• [Goal] Write out the listing beneath this instruction in its entirety, exactly as it reads.

-- begin Records --

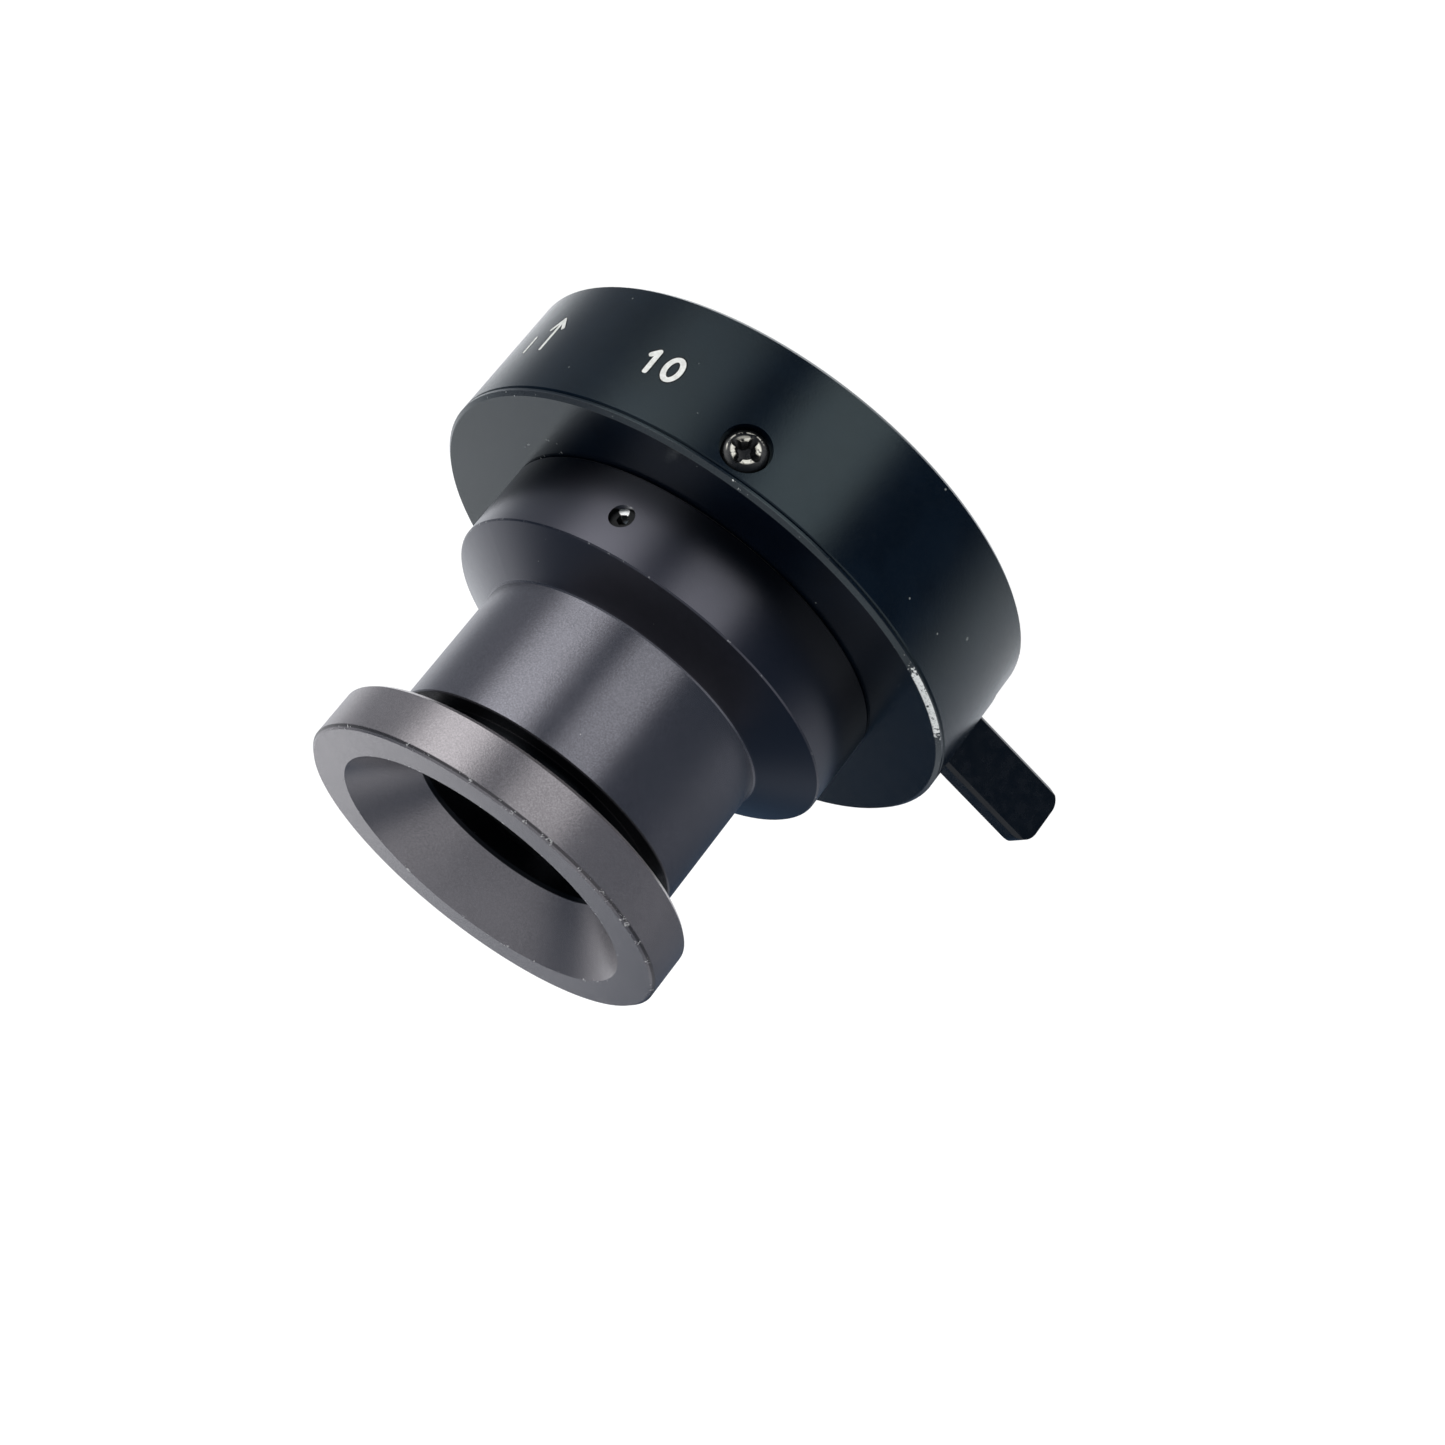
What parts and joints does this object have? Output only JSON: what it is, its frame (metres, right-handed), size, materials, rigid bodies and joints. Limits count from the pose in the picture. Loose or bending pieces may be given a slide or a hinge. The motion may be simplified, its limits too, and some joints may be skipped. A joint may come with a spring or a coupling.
{
  "type": "viewing loupe",
  "caption": "Clamp-on viewing loupe: cupped ocular flange on a stepped lens barrel, with a rear lever drum whose sliding jaws grip a matching ocular flange.",
  "frame": {"origin": "on the optical axis, in the plane of the drum's rear face, at the mouth of the rear socket", "axes": "+Z along the optical axis towards the eye, -X along the clamp lever at rest"},
  "size_m": [0.0587, 0.047, 0.0391],
  "materials": {
    "bronze_grey_anodise": "satin anodised",
    "black_anodise": "satin anodised",
    "matt_black_anodise": "matt anodised",
    "lever_black": "satin",
    "blackened_steel": "blackened",
    "jaw_steel": "ground",
    "washer_bronze": "rolled",
    "seal_rubber": "matt",
    "optical_glass": "polished, coated"
  },
  "bodies": {
    "housing": {"clamp_housing": "black_anodise", "drum_sleeve": "black_anodise", "rear_cover": "black_anodise", "thrust_washer": "washer_bronze", "sleeve_screws": "blackened_steel", "cover_screws": "blackened_steel", "set_screws": "blackened_steel", "barrel": "bronze_grey_anodise", "eyecup": "bronze_grey_anodise", "stem_seal": "seal_rubber", "eye_lens": "optical_glass", "lens_spacer": "matt_black_anodise", "crown_lens": "optical_glass", "flint_lens": "optical_glass", "lens_retainer": "matt_black_anodise", "light_baffle": "matt_black_anodise", "field_lens": "optical_glass", "field_lens_retainer": "matt_black_anodise", "window": "optical_glass", "window_seal": "seal_rubber", "window_retainer": "matt_black_anodise"},
    "cam": {"cam_ring": "black_anodise", "clamp_lever": "lever_black", "lever_stud": "jaw_steel"},
    "jaw_a": {"jaw_1": "jaw_steel", "jaw_pin_1": "jaw_steel"},
    "jaw_b": {"jaw_2": "jaw_steel", "jaw_pin_2": "jaw_steel"},
    "jaw_c": {"jaw_3": "jaw_steel", "jaw_pin_3": "jaw_steel"}
  },
  "joints": [
    {"name": "lever_turn", "type": "hinge", "parent": "housing", "child": "cam", "pos_m": [0, 0, 0.002], "axis": [0, 0, -1], "range_deg": [0, 35]},
    {"name": "jaw_a_slide", "type": "slide", "parent": "housing", "child": "jaw_a", "axis": [-0.9997, 0.0227, 0], "range_m": [0, 0.0016]},
    {"name": "jaw_b_slide", "type": "slide", "parent": "housing", "child": "jaw_b", "axis": [0.4802, -0.8771, 0], "range_m": [0, 0.0016]},
    {"name": "jaw_c_slide", "type": "slide", "parent": "housing", "child": "jaw_c", "axis": [0.5195, 0.8545, 0], "range_m": [0, 0.0016]}
  ],
  "couplings": [
    {"joint": "jaw_a_slide", "follows": "lever_turn", "m_per_rad": 0.002619},
    {"joint": "jaw_b_slide", "follows": "lever_turn", "m_per_rad": 0.002619},
    {"joint": "jaw_c_slide", "follows": "lever_turn", "m_per_rad": 0.002619}
  ]
}
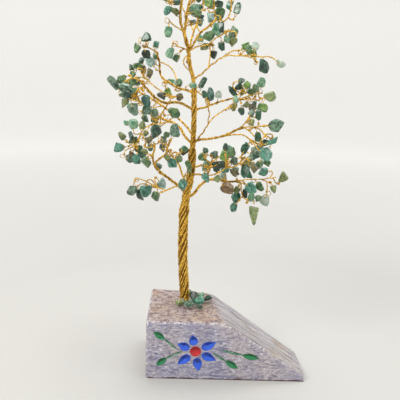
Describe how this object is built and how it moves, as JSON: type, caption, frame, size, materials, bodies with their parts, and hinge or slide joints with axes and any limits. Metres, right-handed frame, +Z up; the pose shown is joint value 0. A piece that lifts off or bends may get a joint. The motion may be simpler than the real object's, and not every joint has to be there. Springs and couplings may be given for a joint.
{
  "type": "gemstone chip wire tree",
  "caption": "Small decorative tree of twisted gold-coloured wire with tumbled stone chips as leaves, standing in a painted wooden wedge carved with a flower.",
  "frame": {"origin": "centre of the wedge's underside, halfway along its length and its left depth", "axes": "+Z up from the underside to the tree's top, +X along the wedge towards its low end, -Y out of the carved front"},
  "size_m": [0.1297, 0.0808, 0.2647],
  "materials": {
    "whitewashed_wood": "matt whitewash, worn at the edges",
    "blue_paint": "glossy paint",
    "red_paint": "glossy paint",
    "green_paint": "glossy paint",
    "glue": "clear to milky, glossy",
    "gold_wire": "satin drawn wire",
    "stone_chips": "tumbled and polished"
  },
  "bodies": {
    "tree": {"back_left_stones": "stone_chips", "back_left_wires": "gold_wire", "back_right_stones": "stone_chips", "back_right_wires": "gold_wire", "back_top_stones": "stone_chips", "back_top_wires": "gold_wire", "bottom_left_stones": "stone_chips", "bottom_left_wires": "gold_wire", "flower_centre_paint": "red_paint", "foot_stones": "stone_chips", "front_stones": "stone_chips", "front_wires": "gold_wire", "high_left_stones": "stone_chips", "high_left_wires": "gold_wire", "inner_left_stones": "stone_chips", "inner_left_wires": "gold_wire", "inner_right_stones": "stone_chips", "inner_right_wires": "gold_wire", "leader_left_stones": "stone_chips", "leader_left_wires": "gold_wire", "leader_right_stones": "stone_chips", "leader_right_wires": "gold_wire", "leaf_paint": "green_paint", "long_right_stones": "stone_chips", "long_right_wires": "gold_wire", "long_upper_stones": "stone_chips", "long_upper_wires": "gold_wire", "low_left_stones": "stone_chips", "low_left_wires": "gold_wire", "low_right_stones": "stone_chips", "low_right_wires": "gold_wire", "mid_left_stones": "stone_chips", "mid_left_wires": "gold_wire", "mid_right_stones": "stone_chips", "mid_right_wires": "gold_wire", "near_right_stones": "stone_chips", "near_right_wires": "gold_wire", "petal_paint": "blue_paint", "small_left_stones": "stone_chips", "small_left_wires": "gold_wire", "top_right_stones": "stone_chips", "top_right_wires": "gold_wire", "trunk_glue": "glue", "trunk_lower": "gold_wire", "trunk_middle": "gold_wire", "trunk_top": "gold_wire", "trunk_upper": "gold_wire", "upper_left_stones": "stone_chips", "upper_left_wires": "gold_wire", "upper_right_stones": "stone_chips", "upper_right_wires": "gold_wire", "wedge_base": "whitewashed_wood"},
    "left_pendant_body": {"left_pendant": "stone_chips"},
    "short_pendant_body": {"short_pendant": "stone_chips"},
    "right_pendant_body": {"right_pendant": "stone_chips"},
    "long_pendant_body": {"long_pendant": "stone_chips"}
  },
  "joints": [
    {"name": "left_swing", "type": "hinge", "parent": "tree", "child": "left_pendant_body", "pos_m": [-0.04104, 0.0017, 0.21768], "axis": [-0.1765, 0.9843, 0.0093], "range_deg": [-25, 25]},
    {"name": "short_swing", "type": "hinge", "parent": "tree", "child": "short_pendant_body", "pos_m": [-0.03899, 0.0003, 0.20484], "axis": [0.1276, 0.9916, -0.0225], "range_deg": [-25, 25]},
    {"name": "right_swing", "type": "hinge", "parent": "tree", "child": "right_pendant_body", "pos_m": [0.01524, -0.0165, 0.19914], "axis": [0.1298, 0.9914, 0.0182], "range_deg": [-25, 25]},
    {"name": "long_swing", "type": "hinge", "parent": "tree", "child": "long_pendant_body", "pos_m": [0.01789, 0.0199, 0.1048], "axis": [-0.1292, 0.9916, -0.0068], "range_deg": [-25, 25]}
  ]
}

-- end Records --

• [Written solution]
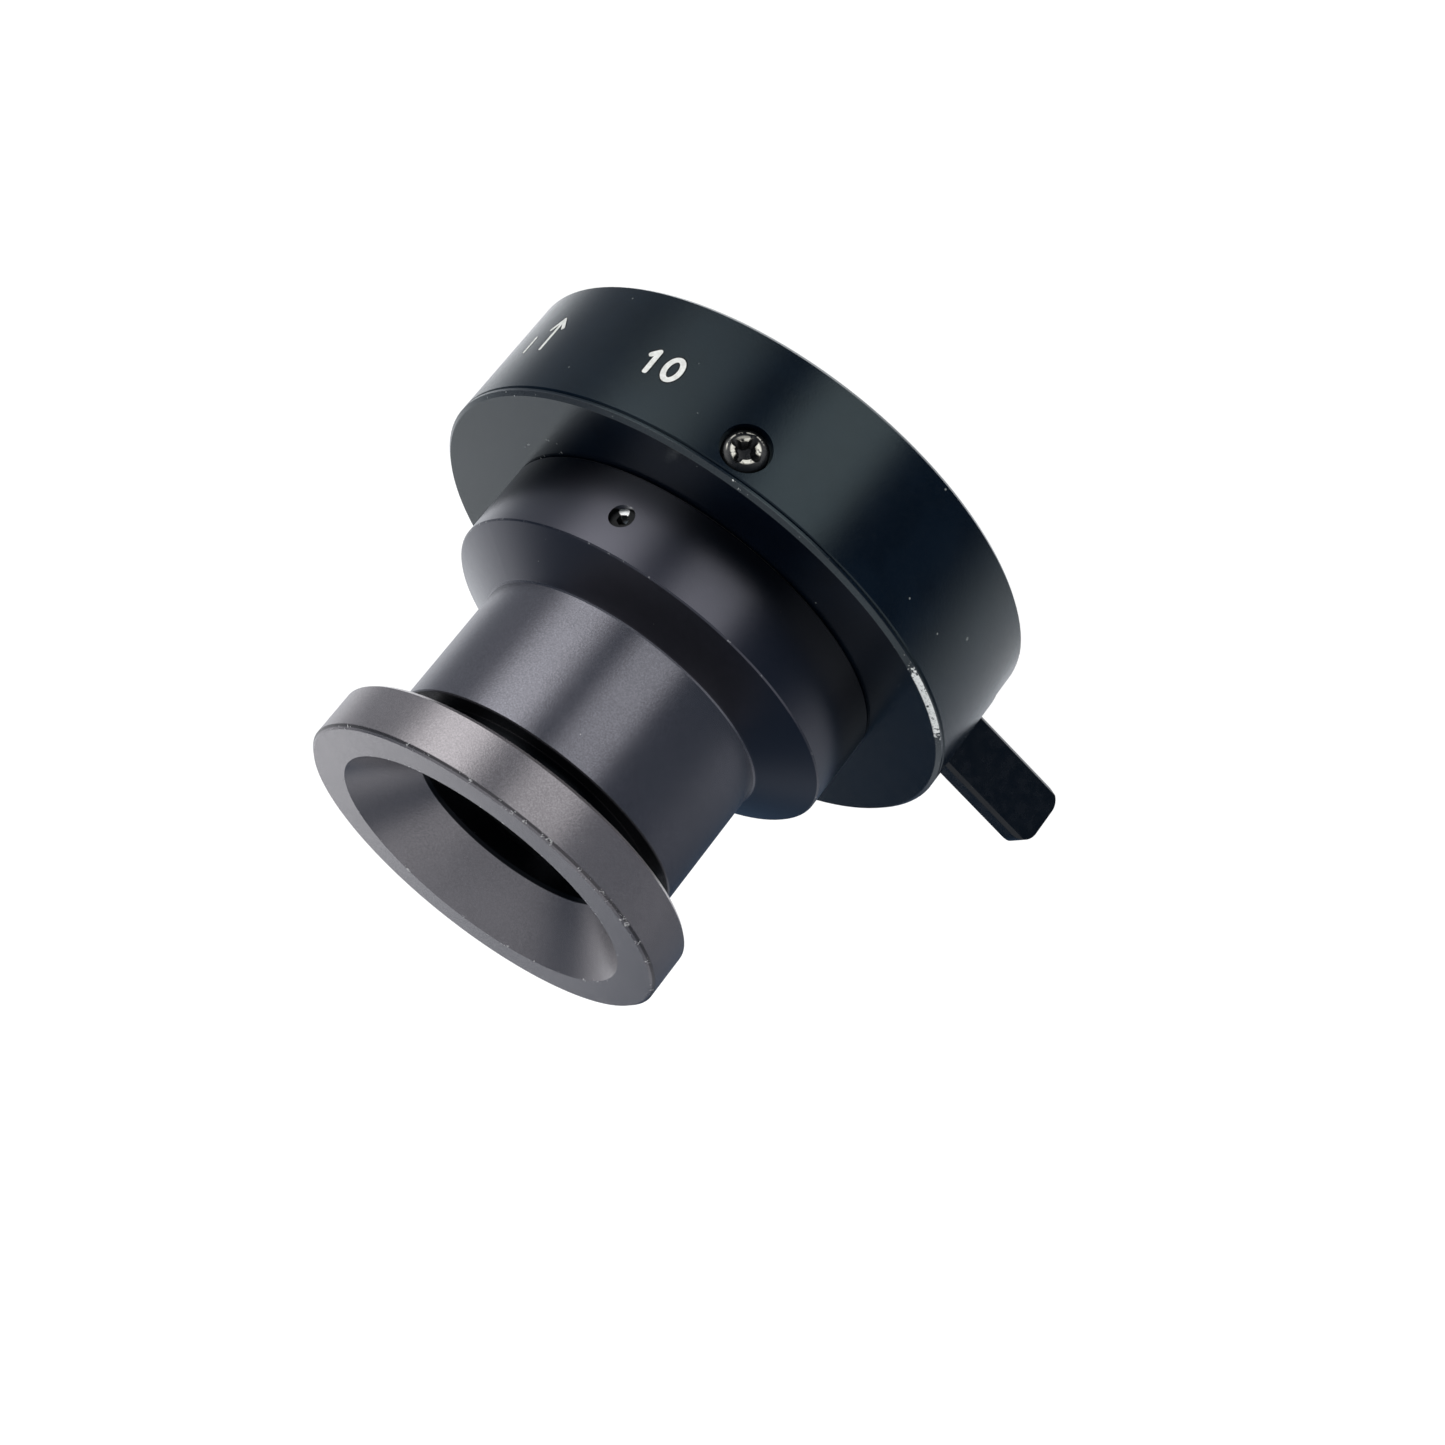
What parts and joints does this object have? Output only JSON: what it is, its frame (metres, right-handed), size, materials, rigid bodies and joints. Limits count from the pose in the picture. Loose or bending pieces may be given a slide or a hinge. The motion may be simplified, its limits too, and some joints may be skipped. A joint may come with a spring or a coupling.
{
  "type": "viewing loupe",
  "caption": "Clamp-on viewing loupe: cupped ocular flange on a stepped lens barrel, with a rear lever drum whose sliding jaws grip a matching ocular flange.",
  "frame": {"origin": "on the optical axis, in the plane of the drum's rear face, at the mouth of the rear socket", "axes": "+Z along the optical axis towards the eye, -X along the clamp lever at rest"},
  "size_m": [0.0587, 0.047, 0.0391],
  "materials": {
    "bronze_grey_anodise": "satin anodised",
    "black_anodise": "satin anodised",
    "matt_black_anodise": "matt anodised",
    "lever_black": "satin",
    "blackened_steel": "blackened",
    "jaw_steel": "ground",
    "washer_bronze": "rolled",
    "seal_rubber": "matt",
    "optical_glass": "polished, coated"
  },
  "bodies": {
    "housing": {"clamp_housing": "black_anodise", "drum_sleeve": "black_anodise", "rear_cover": "black_anodise", "thrust_washer": "washer_bronze", "sleeve_screws": "blackened_steel", "cover_screws": "blackened_steel", "set_screws": "blackened_steel", "barrel": "bronze_grey_anodise", "eyecup": "bronze_grey_anodise", "stem_seal": "seal_rubber", "eye_lens": "optical_glass", "lens_spacer": "matt_black_anodise", "crown_lens": "optical_glass", "flint_lens": "optical_glass", "lens_retainer": "matt_black_anodise", "light_baffle": "matt_black_anodise", "field_lens": "optical_glass", "field_lens_retainer": "matt_black_anodise", "window": "optical_glass", "window_seal": "seal_rubber", "window_retainer": "matt_black_anodise"},
    "cam": {"cam_ring": "black_anodise", "clamp_lever": "lever_black", "lever_stud": "jaw_steel"},
    "jaw_a": {"jaw_1": "jaw_steel", "jaw_pin_1": "jaw_steel"},
    "jaw_b": {"jaw_2": "jaw_steel", "jaw_pin_2": "jaw_steel"},
    "jaw_c": {"jaw_3": "jaw_steel", "jaw_pin_3": "jaw_steel"}
  },
  "joints": [
    {"name": "lever_turn", "type": "hinge", "parent": "housing", "child": "cam", "pos_m": [0, 0, 0.002], "axis": [0, 0, -1], "range_deg": [0, 35]},
    {"name": "jaw_a_slide", "type": "slide", "parent": "housing", "child": "jaw_a", "axis": [-0.9997, 0.0227, 0], "range_m": [0, 0.0016]},
    {"name": "jaw_b_slide", "type": "slide", "parent": "housing", "child": "jaw_b", "axis": [0.4802, -0.8771, 0], "range_m": [0, 0.0016]},
    {"name": "jaw_c_slide", "type": "slide", "parent": "housing", "child": "jaw_c", "axis": [0.5195, 0.8545, 0], "range_m": [0, 0.0016]}
  ],
  "couplings": [
    {"joint": "jaw_a_slide", "follows": "lever_turn", "m_per_rad": 0.002619},
    {"joint": "jaw_b_slide", "follows": "lever_turn", "m_per_rad": 0.002619},
    {"joint": "jaw_c_slide", "follows": "lever_turn", "m_per_rad": 0.002619}
  ]
}
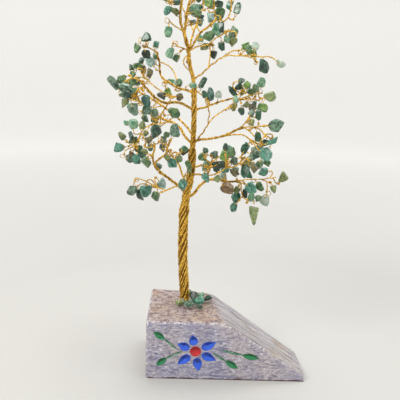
Describe how this object is built and how it moves, as JSON: type, caption, frame, size, materials, bodies with their parts, and hinge or slide joints with axes and any limits. Metres, right-handed frame, +Z up; the pose shown is joint value 0. A piece that lifts off or bends may get a joint. The motion may be simpler than the real object's, and not every joint has to be there. Springs and couplings may be given for a joint.
{
  "type": "gemstone chip wire tree",
  "caption": "Small decorative tree of twisted gold-coloured wire with tumbled stone chips as leaves, standing in a painted wooden wedge carved with a flower.",
  "frame": {"origin": "centre of the wedge's underside, halfway along its length and its left depth", "axes": "+Z up from the underside to the tree's top, +X along the wedge towards its low end, -Y out of the carved front"},
  "size_m": [0.1297, 0.0808, 0.2647],
  "materials": {
    "whitewashed_wood": "matt whitewash, worn at the edges",
    "blue_paint": "glossy paint",
    "red_paint": "glossy paint",
    "green_paint": "glossy paint",
    "glue": "clear to milky, glossy",
    "gold_wire": "satin drawn wire",
    "stone_chips": "tumbled and polished"
  },
  "bodies": {
    "tree": {"back_left_stones": "stone_chips", "back_left_wires": "gold_wire", "back_right_stones": "stone_chips", "back_right_wires": "gold_wire", "back_top_stones": "stone_chips", "back_top_wires": "gold_wire", "bottom_left_stones": "stone_chips", "bottom_left_wires": "gold_wire", "flower_centre_paint": "red_paint", "foot_stones": "stone_chips", "front_stones": "stone_chips", "front_wires": "gold_wire", "high_left_stones": "stone_chips", "high_left_wires": "gold_wire", "inner_left_stones": "stone_chips", "inner_left_wires": "gold_wire", "inner_right_stones": "stone_chips", "inner_right_wires": "gold_wire", "leader_left_stones": "stone_chips", "leader_left_wires": "gold_wire", "leader_right_stones": "stone_chips", "leader_right_wires": "gold_wire", "leaf_paint": "green_paint", "long_right_stones": "stone_chips", "long_right_wires": "gold_wire", "long_upper_stones": "stone_chips", "long_upper_wires": "gold_wire", "low_left_stones": "stone_chips", "low_left_wires": "gold_wire", "low_right_stones": "stone_chips", "low_right_wires": "gold_wire", "mid_left_stones": "stone_chips", "mid_left_wires": "gold_wire", "mid_right_stones": "stone_chips", "mid_right_wires": "gold_wire", "near_right_stones": "stone_chips", "near_right_wires": "gold_wire", "petal_paint": "blue_paint", "small_left_stones": "stone_chips", "small_left_wires": "gold_wire", "top_right_stones": "stone_chips", "top_right_wires": "gold_wire", "trunk_glue": "glue", "trunk_lower": "gold_wire", "trunk_middle": "gold_wire", "trunk_top": "gold_wire", "trunk_upper": "gold_wire", "upper_left_stones": "stone_chips", "upper_left_wires": "gold_wire", "upper_right_stones": "stone_chips", "upper_right_wires": "gold_wire", "wedge_base": "whitewashed_wood"},
    "left_pendant_body": {"left_pendant": "stone_chips"},
    "short_pendant_body": {"short_pendant": "stone_chips"},
    "right_pendant_body": {"right_pendant": "stone_chips"},
    "long_pendant_body": {"long_pendant": "stone_chips"}
  },
  "joints": [
    {"name": "left_swing", "type": "hinge", "parent": "tree", "child": "left_pendant_body", "pos_m": [-0.04104, 0.0017, 0.21768], "axis": [-0.1765, 0.9843, 0.0093], "range_deg": [-25, 25]},
    {"name": "short_swing", "type": "hinge", "parent": "tree", "child": "short_pendant_body", "pos_m": [-0.03899, 0.0003, 0.20484], "axis": [0.1276, 0.9916, -0.0225], "range_deg": [-25, 25]},
    {"name": "right_swing", "type": "hinge", "parent": "tree", "child": "right_pendant_body", "pos_m": [0.01524, -0.0165, 0.19914], "axis": [0.1298, 0.9914, 0.0182], "range_deg": [-25, 25]},
    {"name": "long_swing", "type": "hinge", "parent": "tree", "child": "long_pendant_body", "pos_m": [0.01789, 0.0199, 0.1048], "axis": [-0.1292, 0.9916, -0.0068], "range_deg": [-25, 25]}
  ]
}